## AVAILABLE DATA
## start

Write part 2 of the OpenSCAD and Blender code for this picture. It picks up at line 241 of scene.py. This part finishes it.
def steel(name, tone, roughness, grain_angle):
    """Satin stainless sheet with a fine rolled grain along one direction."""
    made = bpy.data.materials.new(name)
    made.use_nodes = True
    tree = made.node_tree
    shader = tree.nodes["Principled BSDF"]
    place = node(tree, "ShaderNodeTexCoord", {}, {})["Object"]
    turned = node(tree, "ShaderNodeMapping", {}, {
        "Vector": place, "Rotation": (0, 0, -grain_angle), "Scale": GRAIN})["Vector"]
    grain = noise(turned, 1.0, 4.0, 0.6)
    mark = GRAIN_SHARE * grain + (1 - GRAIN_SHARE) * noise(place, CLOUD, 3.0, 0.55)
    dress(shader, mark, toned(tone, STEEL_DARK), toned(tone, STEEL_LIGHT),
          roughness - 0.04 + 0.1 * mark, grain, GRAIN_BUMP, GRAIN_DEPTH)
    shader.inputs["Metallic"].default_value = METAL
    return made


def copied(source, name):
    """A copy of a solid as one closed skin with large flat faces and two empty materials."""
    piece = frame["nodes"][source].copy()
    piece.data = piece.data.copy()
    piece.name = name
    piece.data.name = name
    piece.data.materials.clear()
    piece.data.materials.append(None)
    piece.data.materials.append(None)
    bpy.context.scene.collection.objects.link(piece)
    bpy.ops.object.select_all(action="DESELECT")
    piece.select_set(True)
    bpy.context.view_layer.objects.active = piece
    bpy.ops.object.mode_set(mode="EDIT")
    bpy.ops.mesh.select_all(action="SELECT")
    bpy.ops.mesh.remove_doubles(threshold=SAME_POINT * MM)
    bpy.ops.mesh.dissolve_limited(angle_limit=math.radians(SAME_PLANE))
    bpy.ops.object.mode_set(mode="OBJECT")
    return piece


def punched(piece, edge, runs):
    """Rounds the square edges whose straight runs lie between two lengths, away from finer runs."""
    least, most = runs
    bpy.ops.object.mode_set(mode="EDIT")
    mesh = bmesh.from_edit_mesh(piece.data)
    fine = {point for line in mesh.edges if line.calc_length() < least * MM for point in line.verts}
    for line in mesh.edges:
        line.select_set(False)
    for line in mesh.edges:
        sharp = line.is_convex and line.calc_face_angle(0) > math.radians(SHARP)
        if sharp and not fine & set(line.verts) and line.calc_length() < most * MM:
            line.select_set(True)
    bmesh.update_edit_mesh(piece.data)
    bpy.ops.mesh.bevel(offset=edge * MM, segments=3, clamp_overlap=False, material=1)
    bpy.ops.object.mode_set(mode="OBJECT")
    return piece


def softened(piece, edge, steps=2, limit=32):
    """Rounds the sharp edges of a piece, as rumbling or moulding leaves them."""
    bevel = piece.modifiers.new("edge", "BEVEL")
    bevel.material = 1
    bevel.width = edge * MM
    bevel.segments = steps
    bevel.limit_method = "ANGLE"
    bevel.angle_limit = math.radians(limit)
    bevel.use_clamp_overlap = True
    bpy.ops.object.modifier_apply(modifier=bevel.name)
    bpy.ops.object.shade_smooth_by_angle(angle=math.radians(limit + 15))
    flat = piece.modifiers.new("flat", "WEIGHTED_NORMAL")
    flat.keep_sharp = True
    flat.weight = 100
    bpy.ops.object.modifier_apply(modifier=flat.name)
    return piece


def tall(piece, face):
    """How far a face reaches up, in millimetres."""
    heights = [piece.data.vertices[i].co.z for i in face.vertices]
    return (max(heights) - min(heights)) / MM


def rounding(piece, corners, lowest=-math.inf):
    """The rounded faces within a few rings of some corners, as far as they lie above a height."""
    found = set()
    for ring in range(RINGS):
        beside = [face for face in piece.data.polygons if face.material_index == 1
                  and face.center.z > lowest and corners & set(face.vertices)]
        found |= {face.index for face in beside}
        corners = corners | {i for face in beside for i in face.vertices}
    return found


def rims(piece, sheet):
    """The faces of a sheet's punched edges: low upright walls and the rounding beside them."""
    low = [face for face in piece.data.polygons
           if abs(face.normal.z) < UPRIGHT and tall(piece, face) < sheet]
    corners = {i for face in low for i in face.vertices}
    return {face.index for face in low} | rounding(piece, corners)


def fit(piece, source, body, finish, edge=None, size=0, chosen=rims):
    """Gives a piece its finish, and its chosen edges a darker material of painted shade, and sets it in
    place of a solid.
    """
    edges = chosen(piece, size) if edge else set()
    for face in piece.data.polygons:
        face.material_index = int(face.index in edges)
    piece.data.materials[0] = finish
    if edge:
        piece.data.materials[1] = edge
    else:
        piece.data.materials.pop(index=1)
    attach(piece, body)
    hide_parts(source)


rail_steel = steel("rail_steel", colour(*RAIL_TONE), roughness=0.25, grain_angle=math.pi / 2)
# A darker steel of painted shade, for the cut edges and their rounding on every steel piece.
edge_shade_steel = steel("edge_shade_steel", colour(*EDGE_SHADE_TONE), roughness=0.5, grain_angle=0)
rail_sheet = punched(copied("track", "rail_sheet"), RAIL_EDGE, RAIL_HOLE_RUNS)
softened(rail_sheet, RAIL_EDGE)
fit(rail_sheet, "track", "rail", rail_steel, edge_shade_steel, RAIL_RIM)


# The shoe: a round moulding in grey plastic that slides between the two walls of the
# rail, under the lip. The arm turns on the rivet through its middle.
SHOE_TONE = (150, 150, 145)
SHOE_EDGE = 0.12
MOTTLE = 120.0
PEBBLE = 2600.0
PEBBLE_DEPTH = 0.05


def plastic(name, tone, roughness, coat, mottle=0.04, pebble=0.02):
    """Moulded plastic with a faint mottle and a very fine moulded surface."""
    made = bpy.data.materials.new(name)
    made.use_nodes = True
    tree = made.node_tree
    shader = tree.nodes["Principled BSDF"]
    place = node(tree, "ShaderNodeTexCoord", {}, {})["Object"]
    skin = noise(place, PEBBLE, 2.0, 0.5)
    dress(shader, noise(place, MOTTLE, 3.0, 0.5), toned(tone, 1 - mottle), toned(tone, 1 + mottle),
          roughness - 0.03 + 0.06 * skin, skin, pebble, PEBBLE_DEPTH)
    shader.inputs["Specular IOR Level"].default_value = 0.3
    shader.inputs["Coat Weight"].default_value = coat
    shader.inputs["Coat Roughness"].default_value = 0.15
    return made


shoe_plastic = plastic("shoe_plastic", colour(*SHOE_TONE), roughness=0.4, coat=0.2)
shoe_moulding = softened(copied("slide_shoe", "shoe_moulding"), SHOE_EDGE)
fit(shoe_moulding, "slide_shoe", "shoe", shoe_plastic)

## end

## WHAT NEEDS TO BE DONE
Return every line exactly.

## WRITTEN ANSWER
Write part 2 of the OpenSCAD and Blender code for this picture. It picks up at line 241 of scene.py. This part finishes it.
def steel(name, tone, roughness, grain_angle):
    """Satin stainless sheet with a fine rolled grain along one direction."""
    made = bpy.data.materials.new(name)
    made.use_nodes = True
    tree = made.node_tree
    shader = tree.nodes["Principled BSDF"]
    place = node(tree, "ShaderNodeTexCoord", {}, {})["Object"]
    turned = node(tree, "ShaderNodeMapping", {}, {
        "Vector": place, "Rotation": (0, 0, -grain_angle), "Scale": GRAIN})["Vector"]
    grain = noise(turned, 1.0, 4.0, 0.6)
    mark = GRAIN_SHARE * grain + (1 - GRAIN_SHARE) * noise(place, CLOUD, 3.0, 0.55)
    dress(shader, mark, toned(tone, STEEL_DARK), toned(tone, STEEL_LIGHT),
          roughness - 0.04 + 0.1 * mark, grain, GRAIN_BUMP, GRAIN_DEPTH)
    shader.inputs["Metallic"].default_value = METAL
    return made


def copied(source, name):
    """A copy of a solid as one closed skin with large flat faces and two empty materials."""
    piece = frame["nodes"][source].copy()
    piece.data = piece.data.copy()
    piece.name = name
    piece.data.name = name
    piece.data.materials.clear()
    piece.data.materials.append(None)
    piece.data.materials.append(None)
    bpy.context.scene.collection.objects.link(piece)
    bpy.ops.object.select_all(action="DESELECT")
    piece.select_set(True)
    bpy.context.view_layer.objects.active = piece
    bpy.ops.object.mode_set(mode="EDIT")
    bpy.ops.mesh.select_all(action="SELECT")
    bpy.ops.mesh.remove_doubles(threshold=SAME_POINT * MM)
    bpy.ops.mesh.dissolve_limited(angle_limit=math.radians(SAME_PLANE))
    bpy.ops.object.mode_set(mode="OBJECT")
    return piece


def punched(piece, edge, runs):
    """Rounds the square edges whose straight runs lie between two lengths, away from finer runs."""
    least, most = runs
    bpy.ops.object.mode_set(mode="EDIT")
    mesh = bmesh.from_edit_mesh(piece.data)
    fine = {point for line in mesh.edges if line.calc_length() < least * MM for point in line.verts}
    for line in mesh.edges:
        line.select_set(False)
    for line in mesh.edges:
        sharp = line.is_convex and line.calc_face_angle(0) > math.radians(SHARP)
        if sharp and not fine & set(line.verts) and line.calc_length() < most * MM:
            line.select_set(True)
    bmesh.update_edit_mesh(piece.data)
    bpy.ops.mesh.bevel(offset=edge * MM, segments=3, clamp_overlap=False, material=1)
    bpy.ops.object.mode_set(mode="OBJECT")
    return piece


def softened(piece, edge, steps=2, limit=32):
    """Rounds the sharp edges of a piece, as rumbling or moulding leaves them."""
    bevel = piece.modifiers.new("edge", "BEVEL")
    bevel.material = 1
    bevel.width = edge * MM
    bevel.segments = steps
    bevel.limit_method = "ANGLE"
    bevel.angle_limit = math.radians(limit)
    bevel.use_clamp_overlap = True
    bpy.ops.object.modifier_apply(modifier=bevel.name)
    bpy.ops.object.shade_smooth_by_angle(angle=math.radians(limit + 15))
    flat = piece.modifiers.new("flat", "WEIGHTED_NORMAL")
    flat.keep_sharp = True
    flat.weight = 100
    bpy.ops.object.modifier_apply(modifier=flat.name)
    return piece


def tall(piece, face):
    """How far a face reaches up, in millimetres."""
    heights = [piece.data.vertices[i].co.z for i in face.vertices]
    return (max(heights) - min(heights)) / MM


def rounding(piece, corners, lowest=-math.inf):
    """The rounded faces within a few rings of some corners, as far as they lie above a height."""
    found = set()
    for ring in range(RINGS):
        beside = [face for face in piece.data.polygons if face.material_index == 1
                  and face.center.z > lowest and corners & set(face.vertices)]
        found |= {face.index for face in beside}
        corners = corners | {i for face in beside for i in face.vertices}
    return found


def rims(piece, sheet):
    """The faces of a sheet's punched edges: low upright walls and the rounding beside them."""
    low = [face for face in piece.data.polygons
           if abs(face.normal.z) < UPRIGHT and tall(piece, face) < sheet]
    corners = {i for face in low for i in face.vertices}
    return {face.index for face in low} | rounding(piece, corners)


def fit(piece, source, body, finish, edge=None, size=0, chosen=rims):
    """Gives a piece its finish, and its chosen edges a darker material of painted shade, and sets it in
    place of a solid.
    """
    edges = chosen(piece, size) if edge else set()
    for face in piece.data.polygons:
        face.material_index = int(face.index in edges)
    piece.data.materials[0] = finish
    if edge:
        piece.data.materials[1] = edge
    else:
        piece.data.materials.pop(index=1)
    attach(piece, body)
    hide_parts(source)


rail_steel = steel("rail_steel", colour(*RAIL_TONE), roughness=0.25, grain_angle=math.pi / 2)
# A darker steel of painted shade, for the cut edges and their rounding on every steel piece.
edge_shade_steel = steel("edge_shade_steel", colour(*EDGE_SHADE_TONE), roughness=0.5, grain_angle=0)
rail_sheet = punched(copied("track", "rail_sheet"), RAIL_EDGE, RAIL_HOLE_RUNS)
softened(rail_sheet, RAIL_EDGE)
fit(rail_sheet, "track", "rail", rail_steel, edge_shade_steel, RAIL_RIM)


# The shoe: a round moulding in grey plastic that slides between the two walls of the
# rail, under the lip. The arm turns on the rivet through its middle.
SHOE_TONE = (150, 150, 145)
SHOE_EDGE = 0.12
MOTTLE = 120.0
PEBBLE = 2600.0
PEBBLE_DEPTH = 0.05


def plastic(name, tone, roughness, coat, mottle=0.04, pebble=0.02):
    """Moulded plastic with a faint mottle and a very fine moulded surface."""
    made = bpy.data.materials.new(name)
    made.use_nodes = True
    tree = made.node_tree
    shader = tree.nodes["Principled BSDF"]
    place = node(tree, "ShaderNodeTexCoord", {}, {})["Object"]
    skin = noise(place, PEBBLE, 2.0, 0.5)
    dress(shader, noise(place, MOTTLE, 3.0, 0.5), toned(tone, 1 - mottle), toned(tone, 1 + mottle),
          roughness - 0.03 + 0.06 * skin, skin, pebble, PEBBLE_DEPTH)
    shader.inputs["Specular IOR Level"].default_value = 0.3
    shader.inputs["Coat Weight"].default_value = coat
    shader.inputs["Coat Roughness"].default_value = 0.15
    return made


shoe_plastic = plastic("shoe_plastic", colour(*SHOE_TONE), roughness=0.4, coat=0.2)
shoe_moulding = softened(copied("slide_shoe", "shoe_moulding"), SHOE_EDGE)
fit(shoe_moulding, "slide_shoe", "shoe", shoe_plastic)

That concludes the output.